Entretanto, as contradições da Copa ou a negação de direitos sociais fundamentais não justificam o recurso à violência, dentro ou fora dos estádios. A  Comissão Justiça e Paz da Arquidiocese de Brasília tem levado às autoridades, em  particular àquelas incumbidas das ações de segurança pública, as suas preocupações  sobre essa questão, abrindo espaços de diálogo e de reflexão em suas conversas sobre  justiça e paz. A “rua” é espaço legítimo para a reivindicação social, mas sem o recurso à  violência. O exercício da segurança pública deve circunscrever-se aos padrões  democráticos.   

A contribuição da sociedade civil organizada é fundamental para a construção da  justiça e da paz, neste período da Copa e depois dela. A Igreja, através da CNBB, tem  oferecido a sua colaboração através de diretrizes pastorais que podem ser assim  resumidas: “1) acompanhar torcedores e jogadores nas suas demandas por momentos de  espiritualidade e encontro com Deus, bem como ser presença orante durante toda a  Copa; 2) acompanhar as populações vulneráveis, especialmente aquelas em situação de  rua, para que não sejam retiradas dos logradouros públicos durante a Copa e depois devolvidos às ruas, como objetos que atrapalham a realização do evento; 3) participar  dos esforços por conscientização dos que nos visitam, para que não pratiquem o turismo  sexual mas sejam presença que valorize a dignidade humana e a confraternização  universal”.   

 

"As contradições da Copa ou a negação de direitos sociais fundamentais não justificam o recurso à violência, dentro ou fora dos estádios". 

Em sua mensagem sobre a Copa, a CNBB assim se manifestou: “O sucesso da  Copa do Mundo não se medirá pelos valores que injetará na economia local ou pelos  lucros que proporcionará aos seus patrocinadores.
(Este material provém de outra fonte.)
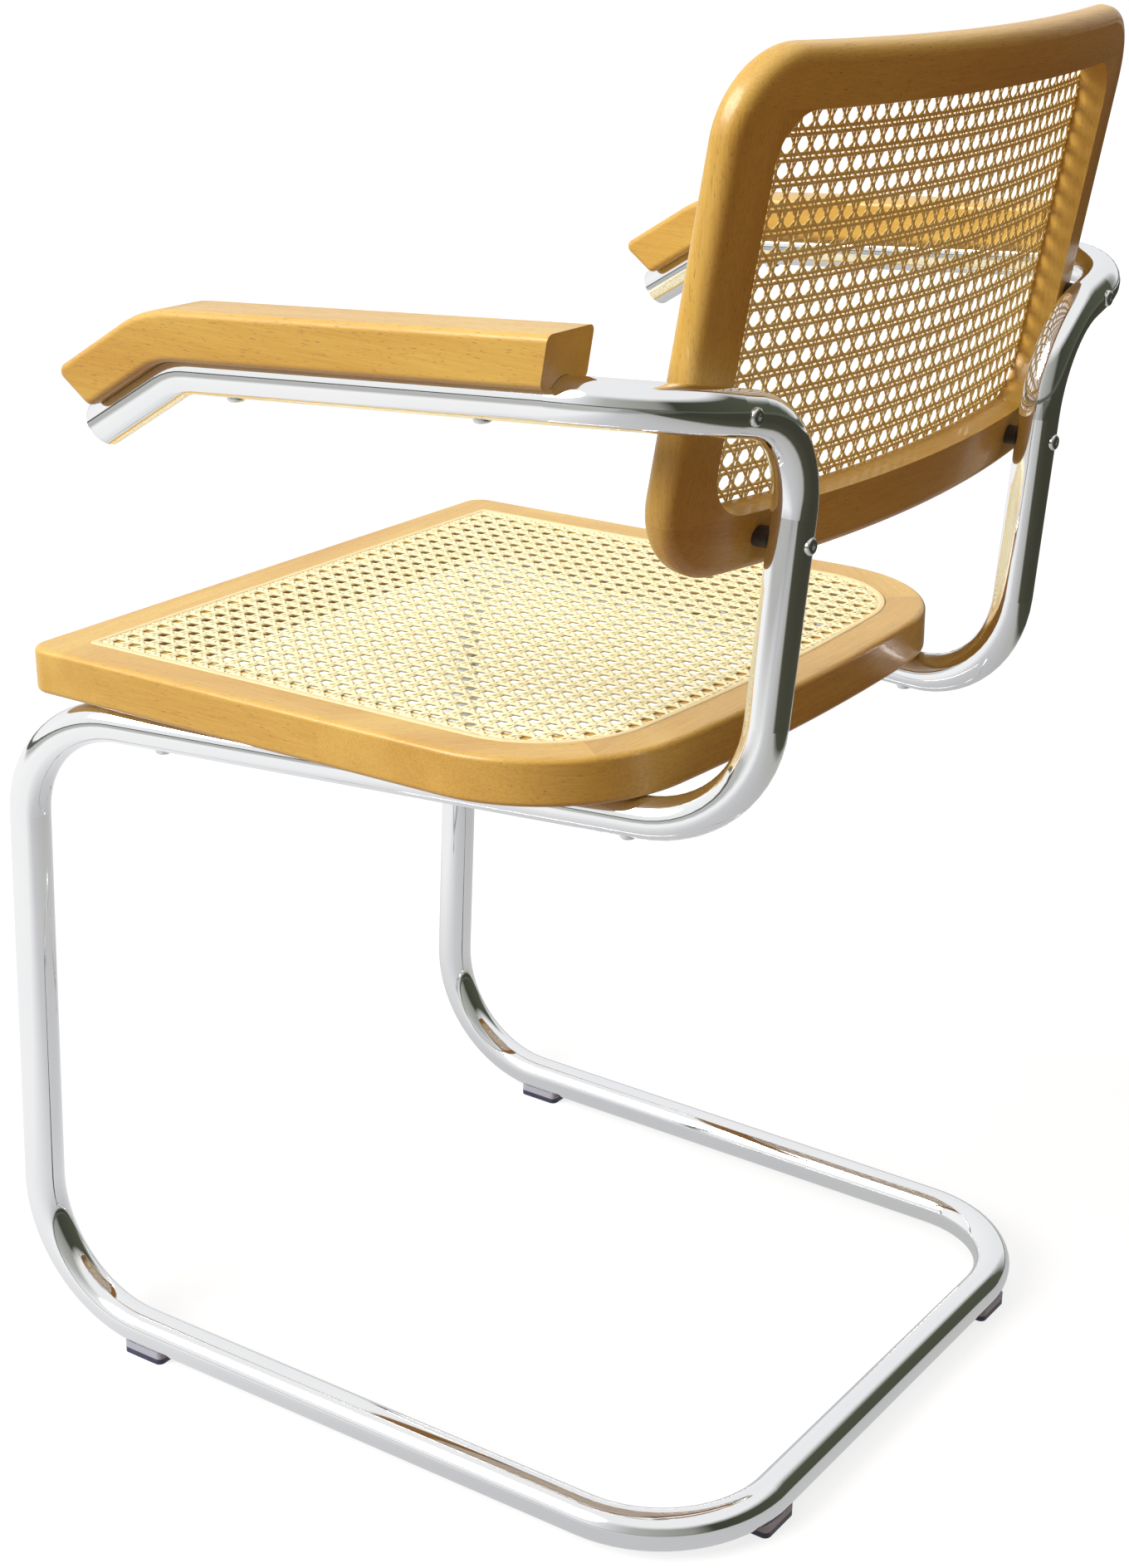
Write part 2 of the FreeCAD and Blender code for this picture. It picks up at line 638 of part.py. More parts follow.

Seu êxito estará na garantia de  segurança para todos sem o uso da violência, no respeito ao direito às pacíficas  manifestações de rua, na criação de mecanismos que impeçam o trabalho escravo, o  tráfico humano e a exploração sexual, sobretudo, de pessoas socialmente vulneráveis e  combatam eficazmente o racismo e a violência”. Este é o legado da Copa que tanto  esperamos!   

É justo alegrar-se com a maioria dos brasileiros, em torno da grande expectativa  que a Copa do Mundo de Futebol desperta. É muito bom acolher fraternalmente e  alegremente aos que nos visitam. Ao mesmo tempo e com especial atenção, é necessário  continuar a construir a justiça social para se obter uma paz verdadeira e duradoura.  Nesta tarefa imensa que ultrapassa o tempo regulamentar dos jogos e da Copa, a fé  cristã e a ética podem desempenhar papel fundamental. Jogar pela paz, jogar pela vida,  é imperativo ético que a todos interpela. As manifestações de religiosidade dos  jogadores durante as partidas, apesar de suas limitações ou ambivalências, nos recordam  que a fé em Deus é fundamental, nos campos de futebol ou nos gramados da vida.